start The data

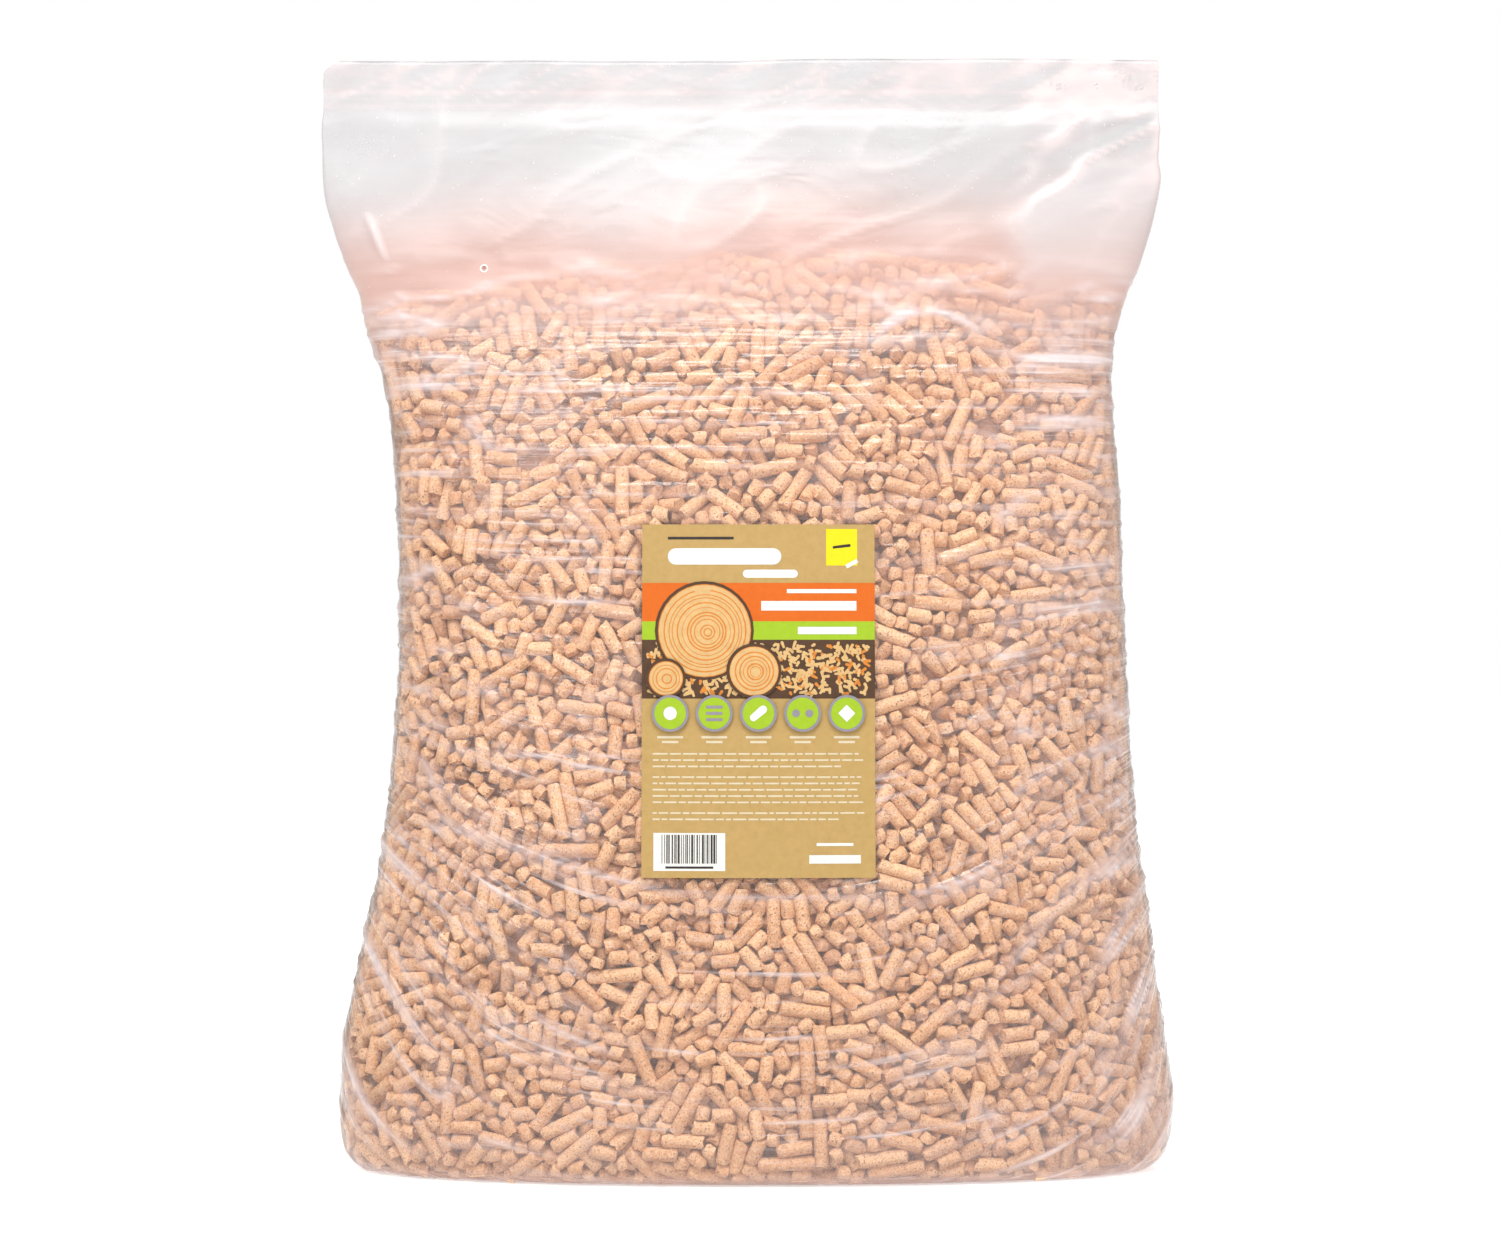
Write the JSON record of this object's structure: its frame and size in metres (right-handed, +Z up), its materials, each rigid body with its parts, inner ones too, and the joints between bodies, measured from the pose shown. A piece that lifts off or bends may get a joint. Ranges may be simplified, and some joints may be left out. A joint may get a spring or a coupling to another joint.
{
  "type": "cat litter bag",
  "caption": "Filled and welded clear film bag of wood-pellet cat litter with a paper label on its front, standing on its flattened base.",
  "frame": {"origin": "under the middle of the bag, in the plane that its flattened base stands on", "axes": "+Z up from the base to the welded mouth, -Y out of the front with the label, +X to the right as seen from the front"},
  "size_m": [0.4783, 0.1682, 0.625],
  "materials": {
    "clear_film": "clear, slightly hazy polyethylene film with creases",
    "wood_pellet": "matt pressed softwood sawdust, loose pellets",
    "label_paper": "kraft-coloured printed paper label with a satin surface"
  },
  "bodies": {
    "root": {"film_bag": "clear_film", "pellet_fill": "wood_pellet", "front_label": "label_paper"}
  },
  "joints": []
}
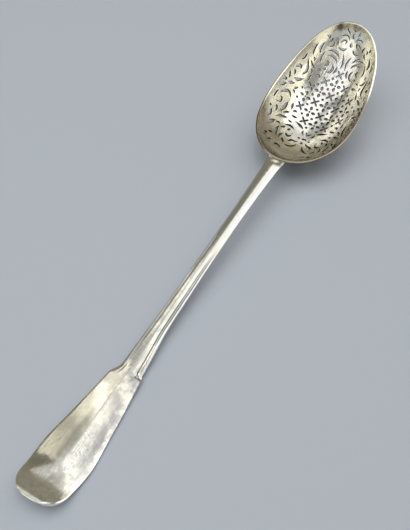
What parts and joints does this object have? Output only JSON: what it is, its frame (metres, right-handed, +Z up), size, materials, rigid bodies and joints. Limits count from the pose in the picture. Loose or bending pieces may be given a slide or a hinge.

end The data

◆ Task directions
In the records above, locate every line with the string "parts" and copy it.

◆ Solution to this problem
Write the JSON record of this object's structure: its frame and size in metres (right-handed, +Z up), its materials, each rigid body with its parts, inner ones too, and the joints between bodies, measured from the pose shown. A piece that lifts off or bends may get a joint. Ranges may be simplified, and some joints may be left out. A joint may get a spring or a coupling to another joint.
What parts and joints does this object have? Output only JSON: what it is, its frame (metres, right-handed, +Z up), size, materials, rigid bodies and joints. Limits count from the pose in the picture. Loose or bending pieces may be given a slide or a hinge.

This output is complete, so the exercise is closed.